Earlier this year, the International Olympic Committee said that in order for the sport to be staged in L.A., a new international boxing body needs to emerge that will serve as a suitable alternative to the IBA, the traditional outfit whose governance and integrity the IOC has long questioned.

And after that? “I tell Erasmo, ‘A girl that can put people away, people will pay to see,’” James said. And people tell James that Lupita reminds them of a “young Amanda Serrano.” And if you were among the record 74 million live viewers who were riveted watching Serrano’s rematch with Irish legend Katie Taylor, that bloody exhilarating women’s undercard that preceded Netflix’s Jake Paul-Mike Tyson fiasco last month, you can see the potential. Taylor and Serrano both saw seven-figure paydays for their fights, and good. They earned it.

But that’s not normal. Or it’s not normal yet.

More typical is Claressa Shields’ story. The first American to win consecutive Olympic gold medals in men’s or women’s boxing, she’s the inspiration for director Rachel Morrison’s film, “The Fire Inside,” hitting theaters on Christmas. But Shields has struggled to earn close to what her male counterparts make.

There are other women’s world champions with hundreds of thousands of social media followers who say they’ve been offered just a few thousand dollars for title fights.

Oh, and it’s also expensive! Especially for a California kid who is always having to travel to Texas or even farther east for guaranteed bouts in these national tournaments. Lupita’s crew will do fundraisers and raffles, and they’ve gotten some help from a few local sponsors, Profinish Auto Paint Supply and Los Sanchez Mexican Food. James jokes that he’s not just a boxing coach but a budget travel agent, he’s so adept at finding deals for him and his fighters, including Lupita and Erasmo, who always goes along.

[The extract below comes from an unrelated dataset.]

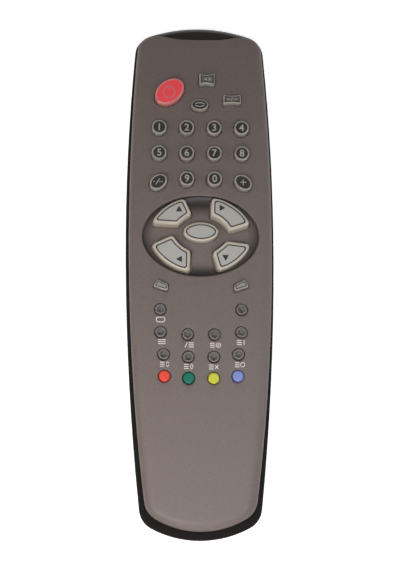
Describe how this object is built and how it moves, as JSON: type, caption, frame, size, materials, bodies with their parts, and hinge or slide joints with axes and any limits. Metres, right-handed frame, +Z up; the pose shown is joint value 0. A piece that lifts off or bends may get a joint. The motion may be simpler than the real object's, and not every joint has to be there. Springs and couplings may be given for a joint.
{
  "type": "tv remote control",
  "caption": "Hand-held TV remote control with an arched grey face, black tray, oval dish of petal keys, coloured key row, infrared window and sliding battery cover.",
  "frame": {"origin": "middle of the length and width, on the flat back that the remote lies on", "axes": "+Y along the remote to its infrared window, +X to the right seen from above the keys, +Z up out of the face"},
  "size_m": [0.0572, 0.2, 0.0223],
  "materials": {
    "face_paint": "satin taupe paint",
    "tray_plastic": "fine moulded grain",
    "window_plastic": "polished, smoked",
    "light_rubber": "satin",
    "beige_rubber": "satin",
    "grey_rubber": "satin",
    "power_red": "satin",
    "colour_red": "satin",
    "colour_green": "satin",
    "colour_yellow": "satin",
    "colour_blue": "satin",
    "mat_rubber": "matte",
    "board_phenolic": "matte",
    "plated_steel": "nickel plated",
    "cell_jacket": "printed film",
    "chip_black": "moulded epoxy",
    "resonator_blue": "dipped",
    "capacitor_sleeve": "shrunk sleeve",
    "resistor_tan": "dipped",
    "diode_epoxy": "clear, tinted"
  },
  "bodies": {
    "case": {"battery_cell_left": "cell_jacket", "battery_cell_right": "cell_jacket", "board_screws": "plated_steel", "bridge_contact": "plated_steel", "capacitor": "capacitor_sleeve", "circuit_board": "board_phenolic", "drive_transistor": "chip_black", "encoder_chip": "chip_black", "ir_led": "diode_epoxy", "ir_led_leads": "plated_steel", "ir_window": "window_plastic", "key_mat": "mat_rubber", "lower_case": "tray_plastic", "negative_contact": "plated_steel", "positive_contact": "plated_steel", "resistors": "resistor_tan", "resonator": "resonator_blue", "upper_case": "face_paint"},
    "cover": {"battery_cover": "tray_plastic"},
    "blue_key": {"blue_key": "colour_blue"},
    "cancel_key": {"cancel_key": "grey_rubber"},
    "channel_down_key": {"channel_down_key": "beige_rubber"},
    "channel_up_key": {"channel_up_key": "beige_rubber"},
    "clock_key": {"clock_key": "grey_rubber"},
    "dash_key": {"dash_key": "light_rubber"},
    "digit_key_0": {"digit_key_0": "light_rubber"},
    "digit_key_1": {"digit_key_1": "light_rubber"},
    "digit_key_2": {"digit_key_2": "light_rubber"},
    "digit_key_3": {"digit_key_3": "light_rubber"},
    "digit_key_4": {"digit_key_4": "light_rubber"},
    "digit_key_5": {"digit_key_5": "light_rubber"},
    "digit_key_6": {"digit_key_6": "light_rubber"},
    "digit_key_7": {"digit_key_7": "light_rubber"},
    "digit_key_8": {"digit_key_8": "light_rubber"},
    "digit_key_9": {"digit_key_9": "light_rubber"},
    "green_key": {"green_key": "colour_green"},
    "index_key": {"index_key": "grey_rubber"},
    "mix_key": {"mix_key": "grey_rubber"},
    "mute_key": {"mute_key": "light_rubber"},
    "page_key": {"page_key": "grey_rubber"},
    "plus_key": {"plus_key": "light_rubber"},
    "power_key": {"power_key": "power_red"},
    "recall_key": {"recall_key": "light_rubber"},
    "red_key": {"red_key": "colour_red"},
    "reveal_key": {"reveal_key": "grey_rubber"},
    "screen_key": {"screen_key": "grey_rubber"},
    "search_key": {"search_key": "grey_rubber"},
    "select_key": {"select_key": "beige_rubber"},
    "size_key": {"size_key": "grey_rubber"},
    "sound_key": {"sound_key": "light_rubber"},
    "source_key": {"source_key": "grey_rubber"},
    "store_key": {"store_key": "grey_rubber"},
    "text_key": {"text_key": "grey_rubber"},
    "volume_down_key": {"volume_down_key": "beige_rubber"},
    "volume_up_key": {"volume_up_key": "beige_rubber"},
    "yellow_key": {"yellow_key": "colour_yellow"}
  },
  "joints": [
    {"name": "blue_key_press", "type": "slide", "parent": "case", "child": "blue_key", "axis": [0, 0, -1], "range_m": [0, 0.001], "stiffness_N_per_m": 1500, "springref_m": -0.0002},
    {"name": "cancel_key_press", "type": "slide", "parent": "case", "child": "cancel_key", "axis": [0, 0, -1], "range_m": [0, 0.001], "stiffness_N_per_m": 1500, "springref_m": -0.0002},
    {"name": "channel_down_key_press", "type": "slide", "parent": "case", "child": "channel_down_key", "axis": [0, 0, -1], "range_m": [0, 0.001], "stiffness_N_per_m": 1500, "springref_m": -0.0002},
    {"name": "channel_up_key_press", "type": "slide", "parent": "case", "child": "channel_up_key", "axis": [0, 0, -1], "range_m": [0, 0.001], "stiffness_N_per_m": 1500, "springref_m": -0.0002},
    {"name": "clock_key_press", "type": "slide", "parent": "case", "child": "clock_key", "axis": [0, 0, -1], "range_m": [0, 0.001], "stiffness_N_per_m": 1500, "springref_m": -0.0002},
    {"name": "dash_key_press", "type": "slide", "parent": "case", "child": "dash_key", "axis": [0, 0, -1], "range_m": [0, 0.001], "stiffness_N_per_m": 1500, "springref_m": -0.0002},
    {"name": "digit_key_0_press", "type": "slide", "parent": "case", "child": "digit_key_0", "axis": [0, 0, -1], "range_m": [0, 0.001], "stiffness_N_per_m": 1500, "springref_m": -0.0002},
    {"name": "digit_key_1_press", "type": "slide", "parent": "case", "child": "digit_key_1", "axis": [0, 0, -1], "range_m": [0, 0.001], "stiffness_N_per_m": 1500, "springref_m": -0.0002},
    {"name": "digit_key_2_press", "type": "slide", "parent": "case", "child": "digit_key_2", "axis": [0, 0, -1], "range_m": [0, 0.001], "stiffness_N_per_m": 1500, "springref_m": -0.0002},
    {"name": "digit_key_3_press", "type": "slide", "parent": "case", "child": "digit_key_3", "axis": [0, 0, -1], "range_m": [0, 0.001], "stiffness_N_per_m": 1500, "springref_m": -0.0002},
    {"name": "digit_key_4_press", "type": "slide", "parent": "case", "child": "digit_key_4", "axis": [0, 0, -1], "range_m": [0, 0.001], "stiffness_N_per_m": 1500, "springref_m": -0.0002},
    {"name": "digit_key_5_press", "type": "slide", "parent": "case", "child": "digit_key_5", "axis": [0, 0, -1], "range_m": [0, 0.001], "stiffness_N_per_m": 1500, "springref_m": -0.0002},
    {"name": "digit_key_6_press", "type": "slide", "parent": "case", "child": "digit_key_6", "axis": [0, 0, -1], "range_m": [0, 0.001], "stiffness_N_per_m": 1500, "springref_m": -0.0002},
    {"name": "digit_key_7_press", "type": "slide", "parent": "case", "child": "digit_key_7", "axis": [0, 0, -1], "range_m": [0, 0.001], "stiffness_N_per_m": 1500, "springref_m": -0.0002},
    {"name": "digit_key_8_press", "type": "slide", "parent": "case", "child": "digit_key_8", "axis": [0, 0, -1], "range_m": [0, 0.001], "stiffness_N_per_m": 1500, "springref_m": -0.0002},
    {"name": "digit_key_9_press", "type": "slide", "parent": "case", "child": "digit_key_9", "axis": [0, 0, -1], "range_m": [0, 0.001], "stiffness_N_per_m": 1500, "springref_m": -0.0002},
    {"name": "green_key_press", "type": "slide", "parent": "case", "child": "green_key", "axis": [0, 0, -1], "range_m": [0, 0.001], "stiffness_N_per_m": 1500, "springref_m": -0.0002},
    {"name": "index_key_press", "type": "slide", "parent": "case", "child": "index_key", "axis": [0, 0, -1], "range_m": [0, 0.001], "stiffness_N_per_m": 1500, "springref_m": -0.0002},
    {"name": "mix_key_press", "type": "slide", "parent": "case", "child": "mix_key", "axis": [0, 0, -1], "range_m": [0, 0.001], "stiffness_N_per_m": 1500, "springref_m": -0.0002},
    {"name": "mute_key_press", "type": "slide", "parent": "case", "child": "mute_key", "axis": [0, 0, -1], "range_m": [0, 0.001], "stiffness_N_per_m": 1500, "springref_m": -0.0002},
    {"name": "page_key_press", "type": "slide", "parent": "case", "child": "page_key", "axis": [0, 0, -1], "range_m": [0, 0.001], "stiffness_N_per_m": 1500, "springref_m": -0.0002},
    {"name": "plus_key_press", "type": "slide", "parent": "case", "child": "plus_key", "axis": [0, 0, -1], "range_m": [0, 0.001], "stiffness_N_per_m": 1500, "springref_m": -0.0002},
    {"name": "power_key_press", "type": "slide", "parent": "case", "child": "power_key", "axis": [0, 0, -1], "range_m": [0, 0.001], "stiffness_N_per_m": 1500, "springref_m": -0.0002},
    {"name": "recall_key_press", "type": "slide", "parent": "case", "child": "recall_key", "axis": [0, 0, -1], "range_m": [0, 0.001], "stiffness_N_per_m": 1500, "springref_m": -0.0002},
    {"name": "red_key_press", "type": "slide", "parent": "case", "child": "red_key", "axis": [0, 0, -1], "range_m": [0, 0.001], "stiffness_N_per_m": 1500, "springref_m": -0.0002},
    {"name": "reveal_key_press", "type": "slide", "parent": "case", "child": "reveal_key", "axis": [0, 0, -1], "range_m": [0, 0.001], "stiffness_N_per_m": 1500, "springref_m": -0.0002},
    {"name": "screen_key_press", "type": "slide", "parent": "case", "child": "screen_key", "axis": [0, 0, -1], "range_m": [0, 0.001], "stiffness_N_per_m": 1500, "springref_m": -0.0002},
    {"name": "search_key_press", "type": "slide", "parent": "case", "child": "search_key", "axis": [0, 0, -1], "range_m": [0, 0.001], "stiffness_N_per_m": 1500, "springref_m": -0.0002},
    {"name": "select_key_press", "type": "slide", "parent": "case", "child": "select_key", "axis": [0, 0, -1], "range_m": [0, 0.001], "stiffness_N_per_m": 1500, "springref_m": -0.0002},
    {"name": "size_key_press", "type": "slide", "parent": "case", "child": "size_key", "axis": [0, 0, -1], "range_m": [0, 0.001], "stiffness_N_per_m": 1500, "springref_m": -0.0002},
    {"name": "sound_key_press", "type": "slide", "parent": "case", "child": "sound_key", "axis": [0, 0, -1], "range_m": [0, 0.001], "stiffness_N_per_m": 1500, "springref_m": -0.0002},
    {"name": "source_key_press", "type": "slide", "parent": "case", "child": "source_key", "axis": [0, 0, -1], "range_m": [0, 0.001], "stiffness_N_per_m": 1500, "springref_m": -0.0002},
    {"name": "store_key_press", "type": "slide", "parent": "case", "child": "store_key", "axis": [0, 0, -1], "range_m": [0, 0.001], "stiffness_N_per_m": 1500, "springref_m": -0.0002},
    {"name": "text_key_press", "type": "slide", "parent": "case", "child": "text_key", "axis": [0, 0, -1], "range_m": [0, 0.001], "stiffness_N_per_m": 1500, "springref_m": -0.0002},
    {"name": "volume_down_key_press", "type": "slide", "parent": "case", "child": "volume_down_key", "axis": [0, 0, -1], "range_m": [0, 0.001], "stiffness_N_per_m": 1500, "springref_m": -0.0002},
    {"name": "volume_up_key_press", "type": "slide", "parent": "case", "child": "volume_up_key", "axis": [0, 0, -1], "range_m": [0, 0.001], "stiffness_N_per_m": 1500, "springref_m": -0.0002},
    {"name": "yellow_key_press", "type": "slide", "parent": "case", "child": "yellow_key", "axis": [0, 0, -1], "range_m": [0, 0.001], "stiffness_N_per_m": 1500, "springref_m": -0.0002},
    {"name": "battery_cover_slide", "type": "slide", "parent": "case", "child": "cover", "axis": [0, -1, 0], "range_m": [0, 0.052]}
  ]
}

They always find a way, but they also attend only half of the events that Lupita should be competing in, James said.

So, no, none of this is easy. And it will never be easy.

But when you consider how life started for Lupita, nothing seems insurmountable either. Not even remotely.

It’s somehow both hard to believe that this is that baby’s life – I mean, a boxer!? – but also hard to imagine someone who’d had to survive on arrival would be destined to do anything that wasn’t incredibly hard.

“God put her on that path to make her stronger,” Cinthia said. “To be ready to go through something big in her life.”

And why not? Why wouldn’t Lupita crave the adrenaline? Why wouldn’t she be able to take a punch? Why wouldn’t she want to push herself to her limits?

Why wouldn’t we be watching a legend in the making?